-- STORED ROWS --
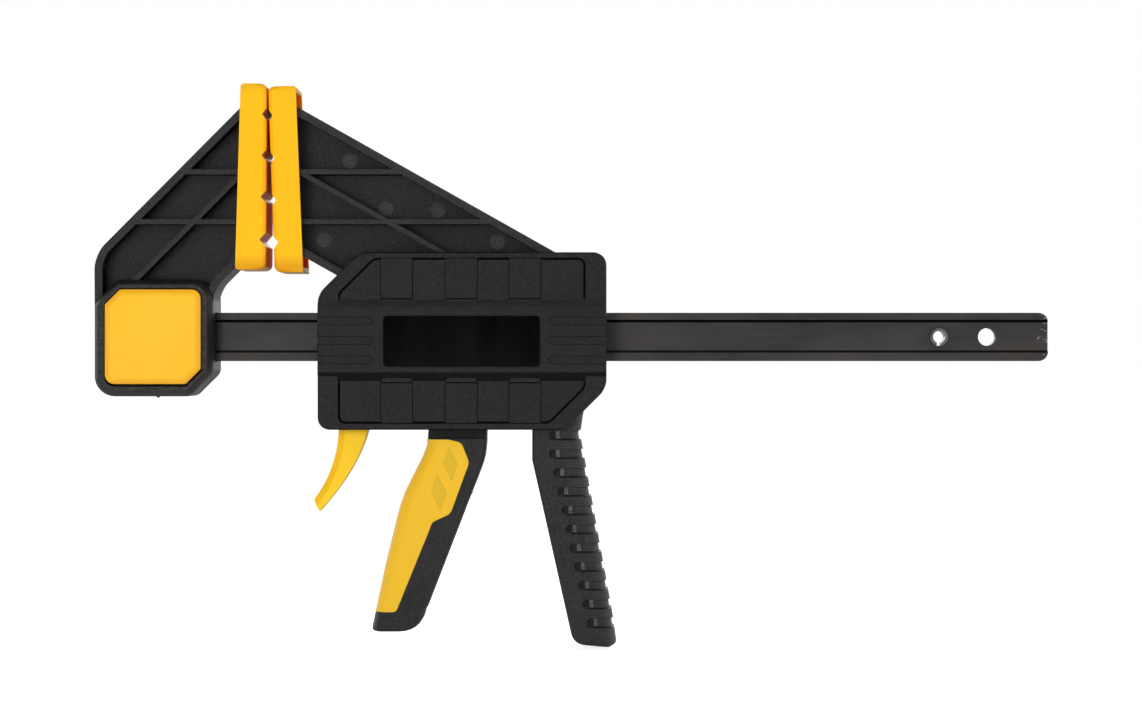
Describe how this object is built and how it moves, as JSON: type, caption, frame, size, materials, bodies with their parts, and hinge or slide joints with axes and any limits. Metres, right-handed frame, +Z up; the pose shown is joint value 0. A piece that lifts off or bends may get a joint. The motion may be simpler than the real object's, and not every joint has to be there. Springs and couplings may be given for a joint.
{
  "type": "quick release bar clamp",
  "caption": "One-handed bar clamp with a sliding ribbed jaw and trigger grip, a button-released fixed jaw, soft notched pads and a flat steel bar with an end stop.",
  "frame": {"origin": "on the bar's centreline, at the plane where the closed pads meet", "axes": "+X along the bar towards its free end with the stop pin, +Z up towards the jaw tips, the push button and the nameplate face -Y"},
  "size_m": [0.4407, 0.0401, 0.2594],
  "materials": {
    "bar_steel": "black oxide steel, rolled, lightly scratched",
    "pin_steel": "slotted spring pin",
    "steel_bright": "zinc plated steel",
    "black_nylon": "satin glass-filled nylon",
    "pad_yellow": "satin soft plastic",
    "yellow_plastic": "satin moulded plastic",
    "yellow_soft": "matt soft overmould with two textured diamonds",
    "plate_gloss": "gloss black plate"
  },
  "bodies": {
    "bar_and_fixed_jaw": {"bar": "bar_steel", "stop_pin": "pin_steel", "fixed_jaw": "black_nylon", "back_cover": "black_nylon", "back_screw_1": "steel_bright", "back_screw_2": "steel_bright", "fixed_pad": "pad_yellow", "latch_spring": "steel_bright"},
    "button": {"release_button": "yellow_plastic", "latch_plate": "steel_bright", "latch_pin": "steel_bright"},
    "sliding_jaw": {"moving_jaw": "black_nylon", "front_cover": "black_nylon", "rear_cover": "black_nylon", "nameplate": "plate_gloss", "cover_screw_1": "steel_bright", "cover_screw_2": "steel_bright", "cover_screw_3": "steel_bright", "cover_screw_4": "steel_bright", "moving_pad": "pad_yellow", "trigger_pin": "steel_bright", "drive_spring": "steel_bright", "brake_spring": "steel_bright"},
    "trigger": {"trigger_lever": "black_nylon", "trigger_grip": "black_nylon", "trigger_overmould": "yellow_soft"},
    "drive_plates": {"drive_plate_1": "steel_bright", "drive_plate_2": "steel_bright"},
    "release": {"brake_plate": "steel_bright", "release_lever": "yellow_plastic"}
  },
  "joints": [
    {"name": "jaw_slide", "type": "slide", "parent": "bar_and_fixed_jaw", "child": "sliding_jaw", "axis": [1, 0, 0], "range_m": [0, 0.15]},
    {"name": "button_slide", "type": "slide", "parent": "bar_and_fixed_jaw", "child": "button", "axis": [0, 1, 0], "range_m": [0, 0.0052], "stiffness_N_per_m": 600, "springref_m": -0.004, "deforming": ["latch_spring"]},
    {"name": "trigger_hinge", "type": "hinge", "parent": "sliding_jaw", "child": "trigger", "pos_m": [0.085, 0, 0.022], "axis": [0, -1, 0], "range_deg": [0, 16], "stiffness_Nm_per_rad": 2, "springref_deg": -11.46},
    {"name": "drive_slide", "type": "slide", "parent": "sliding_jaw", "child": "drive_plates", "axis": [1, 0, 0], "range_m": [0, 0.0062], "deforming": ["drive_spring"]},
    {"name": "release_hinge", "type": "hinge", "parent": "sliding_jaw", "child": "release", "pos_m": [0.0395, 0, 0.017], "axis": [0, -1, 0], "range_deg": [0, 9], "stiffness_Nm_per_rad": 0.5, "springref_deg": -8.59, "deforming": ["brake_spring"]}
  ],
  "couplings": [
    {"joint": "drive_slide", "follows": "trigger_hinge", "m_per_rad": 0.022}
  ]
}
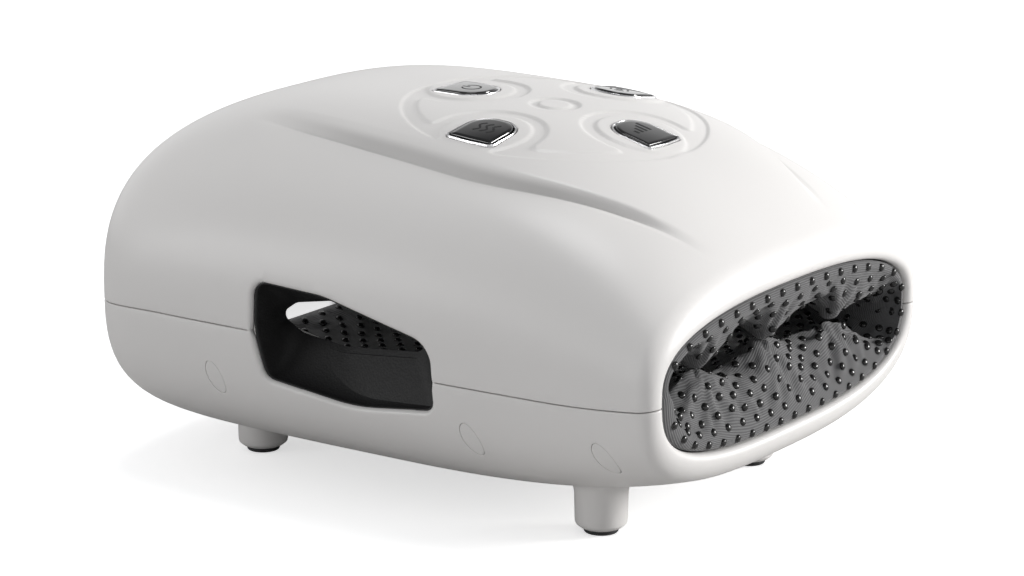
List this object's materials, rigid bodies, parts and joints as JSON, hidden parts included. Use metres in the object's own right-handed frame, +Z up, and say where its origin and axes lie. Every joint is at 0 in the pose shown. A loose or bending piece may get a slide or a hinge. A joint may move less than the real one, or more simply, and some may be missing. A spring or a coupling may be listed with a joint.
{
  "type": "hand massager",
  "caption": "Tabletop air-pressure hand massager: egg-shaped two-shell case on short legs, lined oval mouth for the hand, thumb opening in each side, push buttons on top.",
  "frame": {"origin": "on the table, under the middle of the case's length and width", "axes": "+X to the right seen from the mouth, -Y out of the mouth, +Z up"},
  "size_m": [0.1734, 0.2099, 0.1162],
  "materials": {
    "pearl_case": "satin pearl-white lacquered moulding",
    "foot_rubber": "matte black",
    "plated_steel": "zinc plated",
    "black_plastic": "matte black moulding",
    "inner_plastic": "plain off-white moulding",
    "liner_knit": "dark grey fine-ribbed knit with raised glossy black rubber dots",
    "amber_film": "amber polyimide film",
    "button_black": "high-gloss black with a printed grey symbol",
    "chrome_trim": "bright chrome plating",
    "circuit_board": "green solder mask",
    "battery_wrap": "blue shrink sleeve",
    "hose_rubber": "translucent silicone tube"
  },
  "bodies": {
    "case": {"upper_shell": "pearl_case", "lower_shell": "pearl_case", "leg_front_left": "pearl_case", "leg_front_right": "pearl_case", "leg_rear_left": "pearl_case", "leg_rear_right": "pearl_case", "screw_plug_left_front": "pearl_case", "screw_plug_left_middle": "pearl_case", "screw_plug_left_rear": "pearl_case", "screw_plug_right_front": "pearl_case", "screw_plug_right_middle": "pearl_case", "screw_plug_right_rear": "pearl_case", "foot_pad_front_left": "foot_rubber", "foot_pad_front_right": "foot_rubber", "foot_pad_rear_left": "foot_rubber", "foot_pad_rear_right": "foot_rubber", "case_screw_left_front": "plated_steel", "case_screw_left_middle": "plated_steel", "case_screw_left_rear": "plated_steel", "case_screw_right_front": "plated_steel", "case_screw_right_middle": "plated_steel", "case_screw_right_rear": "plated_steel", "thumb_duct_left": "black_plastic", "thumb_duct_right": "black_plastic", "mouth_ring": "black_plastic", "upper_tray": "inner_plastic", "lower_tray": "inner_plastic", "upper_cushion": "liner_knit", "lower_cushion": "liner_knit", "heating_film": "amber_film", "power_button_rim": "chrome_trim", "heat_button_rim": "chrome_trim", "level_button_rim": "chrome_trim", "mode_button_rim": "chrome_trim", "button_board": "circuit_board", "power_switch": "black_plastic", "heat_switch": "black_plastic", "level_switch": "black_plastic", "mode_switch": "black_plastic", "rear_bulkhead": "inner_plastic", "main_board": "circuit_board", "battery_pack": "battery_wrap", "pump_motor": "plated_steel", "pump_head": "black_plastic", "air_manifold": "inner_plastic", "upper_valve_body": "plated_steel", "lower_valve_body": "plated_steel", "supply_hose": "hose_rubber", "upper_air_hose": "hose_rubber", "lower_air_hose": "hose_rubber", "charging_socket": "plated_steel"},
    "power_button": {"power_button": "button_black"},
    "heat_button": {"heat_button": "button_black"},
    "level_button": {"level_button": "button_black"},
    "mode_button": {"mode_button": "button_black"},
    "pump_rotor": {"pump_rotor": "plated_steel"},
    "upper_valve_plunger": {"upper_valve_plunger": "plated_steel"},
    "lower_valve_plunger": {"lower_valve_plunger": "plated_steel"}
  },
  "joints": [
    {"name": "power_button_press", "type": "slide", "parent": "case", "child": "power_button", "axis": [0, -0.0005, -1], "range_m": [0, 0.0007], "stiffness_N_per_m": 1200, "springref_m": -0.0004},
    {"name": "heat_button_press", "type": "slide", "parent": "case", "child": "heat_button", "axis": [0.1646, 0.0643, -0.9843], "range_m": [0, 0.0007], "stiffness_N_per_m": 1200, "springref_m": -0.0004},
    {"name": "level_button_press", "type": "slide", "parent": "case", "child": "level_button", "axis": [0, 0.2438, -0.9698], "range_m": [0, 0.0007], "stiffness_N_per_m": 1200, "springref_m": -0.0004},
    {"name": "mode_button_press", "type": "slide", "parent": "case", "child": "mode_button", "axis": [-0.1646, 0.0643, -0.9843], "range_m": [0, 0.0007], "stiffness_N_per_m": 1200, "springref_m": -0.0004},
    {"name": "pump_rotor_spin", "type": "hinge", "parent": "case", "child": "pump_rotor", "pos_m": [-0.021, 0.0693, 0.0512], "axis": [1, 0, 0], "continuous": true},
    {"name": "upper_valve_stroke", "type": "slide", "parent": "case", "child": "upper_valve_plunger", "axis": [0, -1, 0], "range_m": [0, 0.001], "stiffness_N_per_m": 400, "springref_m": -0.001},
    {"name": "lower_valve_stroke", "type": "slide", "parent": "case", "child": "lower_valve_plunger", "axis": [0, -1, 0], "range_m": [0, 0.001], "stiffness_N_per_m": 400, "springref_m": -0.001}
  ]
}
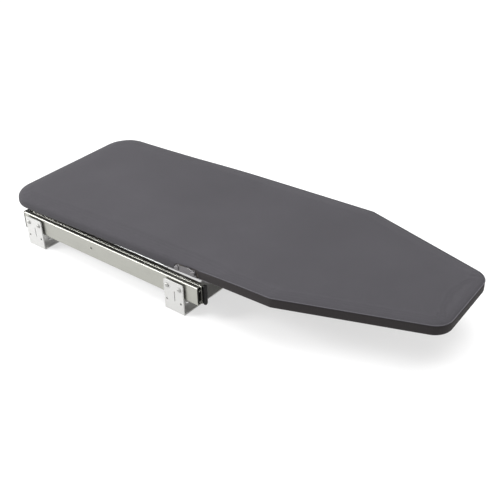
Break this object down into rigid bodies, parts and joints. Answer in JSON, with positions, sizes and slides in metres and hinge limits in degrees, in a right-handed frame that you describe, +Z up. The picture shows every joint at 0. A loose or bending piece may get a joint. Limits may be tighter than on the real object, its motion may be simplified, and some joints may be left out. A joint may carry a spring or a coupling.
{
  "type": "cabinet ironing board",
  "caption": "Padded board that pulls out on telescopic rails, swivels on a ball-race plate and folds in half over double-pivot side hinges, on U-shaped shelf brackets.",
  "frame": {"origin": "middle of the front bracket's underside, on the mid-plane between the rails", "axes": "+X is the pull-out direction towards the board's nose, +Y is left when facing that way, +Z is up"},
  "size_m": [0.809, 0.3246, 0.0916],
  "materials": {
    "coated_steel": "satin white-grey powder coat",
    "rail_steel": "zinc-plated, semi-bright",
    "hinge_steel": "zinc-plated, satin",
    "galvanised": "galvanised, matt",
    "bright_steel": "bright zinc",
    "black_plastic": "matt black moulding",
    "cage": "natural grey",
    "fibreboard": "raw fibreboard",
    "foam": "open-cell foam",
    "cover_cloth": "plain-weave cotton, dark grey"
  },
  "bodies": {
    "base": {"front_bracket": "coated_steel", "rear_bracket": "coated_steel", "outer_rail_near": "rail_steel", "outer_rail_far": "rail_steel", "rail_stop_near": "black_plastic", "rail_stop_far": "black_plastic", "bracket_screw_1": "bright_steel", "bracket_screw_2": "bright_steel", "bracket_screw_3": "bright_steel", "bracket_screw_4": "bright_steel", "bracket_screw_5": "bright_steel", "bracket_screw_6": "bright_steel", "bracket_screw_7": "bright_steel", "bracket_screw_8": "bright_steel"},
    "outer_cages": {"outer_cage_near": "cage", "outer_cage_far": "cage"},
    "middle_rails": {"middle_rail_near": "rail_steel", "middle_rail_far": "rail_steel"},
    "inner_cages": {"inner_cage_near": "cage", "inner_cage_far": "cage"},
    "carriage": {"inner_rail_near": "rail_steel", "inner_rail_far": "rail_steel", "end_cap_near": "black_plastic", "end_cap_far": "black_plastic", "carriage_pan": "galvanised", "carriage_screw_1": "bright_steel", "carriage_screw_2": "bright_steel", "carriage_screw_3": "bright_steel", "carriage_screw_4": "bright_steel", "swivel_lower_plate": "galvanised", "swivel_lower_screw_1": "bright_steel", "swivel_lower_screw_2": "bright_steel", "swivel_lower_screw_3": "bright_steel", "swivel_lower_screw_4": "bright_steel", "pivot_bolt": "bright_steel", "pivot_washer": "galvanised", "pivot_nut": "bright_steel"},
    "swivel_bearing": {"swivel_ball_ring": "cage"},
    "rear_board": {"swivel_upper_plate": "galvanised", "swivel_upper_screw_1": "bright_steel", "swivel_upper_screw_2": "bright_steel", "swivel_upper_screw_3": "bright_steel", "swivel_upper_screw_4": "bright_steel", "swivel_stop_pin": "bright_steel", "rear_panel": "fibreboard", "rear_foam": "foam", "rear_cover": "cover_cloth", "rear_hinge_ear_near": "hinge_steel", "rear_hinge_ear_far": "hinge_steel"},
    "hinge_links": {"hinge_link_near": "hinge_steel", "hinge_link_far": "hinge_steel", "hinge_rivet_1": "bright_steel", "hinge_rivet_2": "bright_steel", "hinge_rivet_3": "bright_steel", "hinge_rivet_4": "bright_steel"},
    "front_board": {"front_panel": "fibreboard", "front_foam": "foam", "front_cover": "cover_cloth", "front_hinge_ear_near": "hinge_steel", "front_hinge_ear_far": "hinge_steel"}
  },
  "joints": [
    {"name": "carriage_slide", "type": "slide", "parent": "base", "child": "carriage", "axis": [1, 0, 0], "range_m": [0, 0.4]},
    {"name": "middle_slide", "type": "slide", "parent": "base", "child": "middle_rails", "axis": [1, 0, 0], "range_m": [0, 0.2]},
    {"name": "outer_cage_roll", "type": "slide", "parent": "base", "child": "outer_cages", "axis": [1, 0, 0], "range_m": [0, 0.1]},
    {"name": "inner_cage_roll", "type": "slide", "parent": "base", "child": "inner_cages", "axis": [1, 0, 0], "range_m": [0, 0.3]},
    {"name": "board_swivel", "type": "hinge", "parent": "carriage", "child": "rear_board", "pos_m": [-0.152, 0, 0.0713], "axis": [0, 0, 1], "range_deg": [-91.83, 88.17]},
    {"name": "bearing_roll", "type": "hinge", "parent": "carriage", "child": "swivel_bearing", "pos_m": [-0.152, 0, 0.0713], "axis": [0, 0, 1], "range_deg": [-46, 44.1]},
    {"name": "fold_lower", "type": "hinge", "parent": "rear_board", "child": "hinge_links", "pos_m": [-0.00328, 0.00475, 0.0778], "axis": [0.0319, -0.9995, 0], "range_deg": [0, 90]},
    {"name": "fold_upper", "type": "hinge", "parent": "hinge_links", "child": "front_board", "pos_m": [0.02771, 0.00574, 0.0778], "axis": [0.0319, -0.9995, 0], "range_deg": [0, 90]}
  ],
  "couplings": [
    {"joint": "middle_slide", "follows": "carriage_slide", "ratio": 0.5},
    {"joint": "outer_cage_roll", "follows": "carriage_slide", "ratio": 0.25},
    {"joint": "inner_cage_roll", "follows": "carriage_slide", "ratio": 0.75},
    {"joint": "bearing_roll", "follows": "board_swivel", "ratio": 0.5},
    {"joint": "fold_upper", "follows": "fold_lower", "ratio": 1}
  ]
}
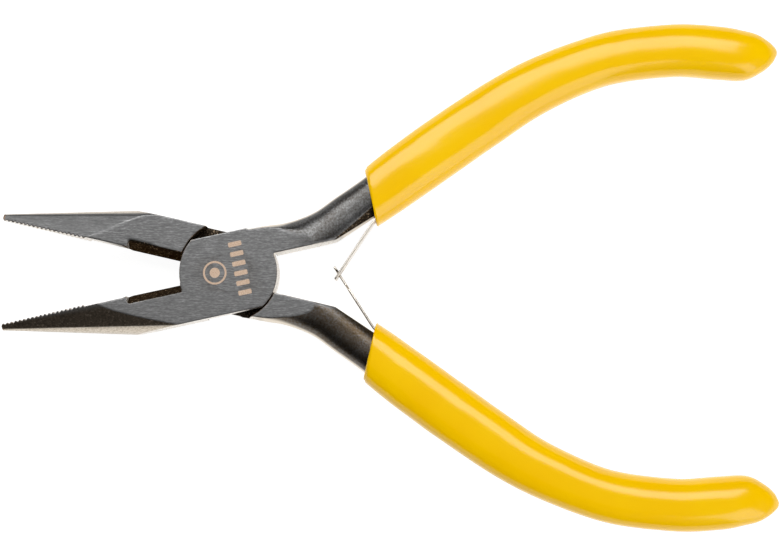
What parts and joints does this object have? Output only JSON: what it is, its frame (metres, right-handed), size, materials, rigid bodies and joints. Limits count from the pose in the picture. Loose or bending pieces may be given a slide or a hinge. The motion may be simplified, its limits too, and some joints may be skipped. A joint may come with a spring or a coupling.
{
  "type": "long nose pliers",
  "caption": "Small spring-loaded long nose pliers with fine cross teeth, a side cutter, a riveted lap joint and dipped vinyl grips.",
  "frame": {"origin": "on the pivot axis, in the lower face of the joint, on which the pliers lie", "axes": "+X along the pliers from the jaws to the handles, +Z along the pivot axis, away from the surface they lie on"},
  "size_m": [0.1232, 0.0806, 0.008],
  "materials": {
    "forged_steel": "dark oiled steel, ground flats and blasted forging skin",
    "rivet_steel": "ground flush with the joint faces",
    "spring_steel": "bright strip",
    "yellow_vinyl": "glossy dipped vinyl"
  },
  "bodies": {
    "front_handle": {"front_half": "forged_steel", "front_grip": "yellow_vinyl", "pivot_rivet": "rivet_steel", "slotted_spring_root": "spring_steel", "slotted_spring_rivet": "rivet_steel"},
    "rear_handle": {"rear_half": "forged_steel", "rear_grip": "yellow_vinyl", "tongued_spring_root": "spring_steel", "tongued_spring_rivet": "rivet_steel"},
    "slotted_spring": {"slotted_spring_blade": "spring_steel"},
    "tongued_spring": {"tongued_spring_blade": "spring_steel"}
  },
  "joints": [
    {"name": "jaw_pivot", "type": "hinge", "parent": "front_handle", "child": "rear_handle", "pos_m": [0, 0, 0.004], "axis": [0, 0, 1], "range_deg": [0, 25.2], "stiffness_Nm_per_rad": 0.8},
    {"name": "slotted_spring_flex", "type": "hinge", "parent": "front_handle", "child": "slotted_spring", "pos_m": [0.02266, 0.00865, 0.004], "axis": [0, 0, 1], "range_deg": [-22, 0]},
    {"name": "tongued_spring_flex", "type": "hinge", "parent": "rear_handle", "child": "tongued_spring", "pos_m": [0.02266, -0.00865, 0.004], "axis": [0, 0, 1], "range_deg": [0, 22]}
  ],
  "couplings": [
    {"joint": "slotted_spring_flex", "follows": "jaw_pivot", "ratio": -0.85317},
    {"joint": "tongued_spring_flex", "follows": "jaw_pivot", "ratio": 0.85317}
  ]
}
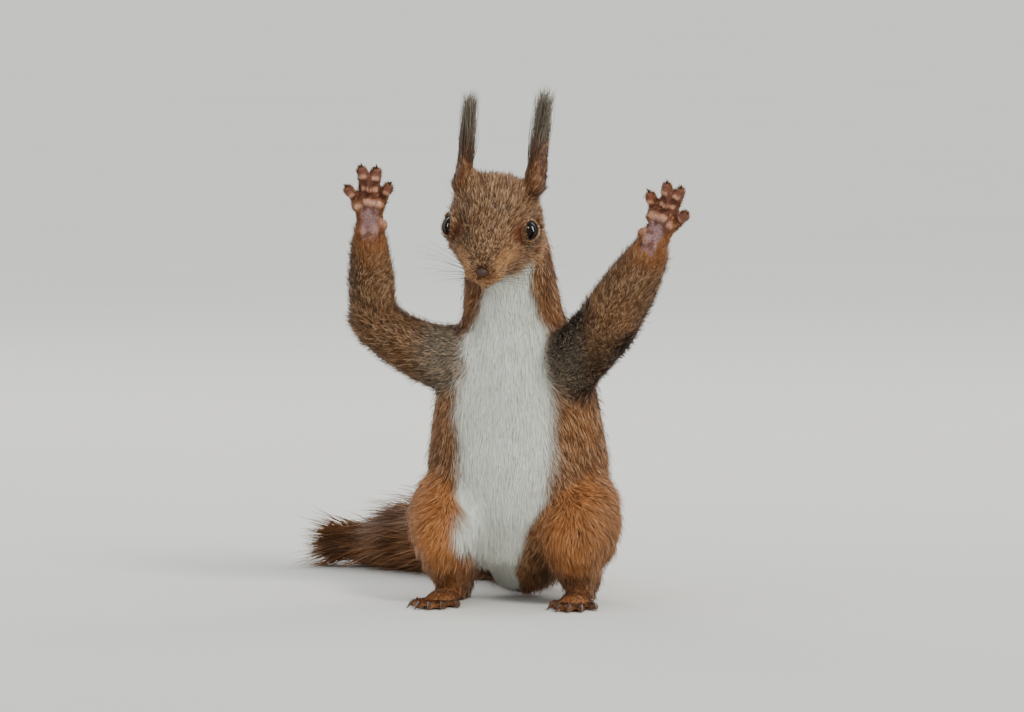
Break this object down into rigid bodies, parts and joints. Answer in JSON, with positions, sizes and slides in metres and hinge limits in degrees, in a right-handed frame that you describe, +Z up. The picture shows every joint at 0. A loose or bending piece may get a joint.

-- WHAT IS EXPECTED --
Count the lines of the material that include the word "where", then report only the total.

-- EXERCISE OUTPUT --
2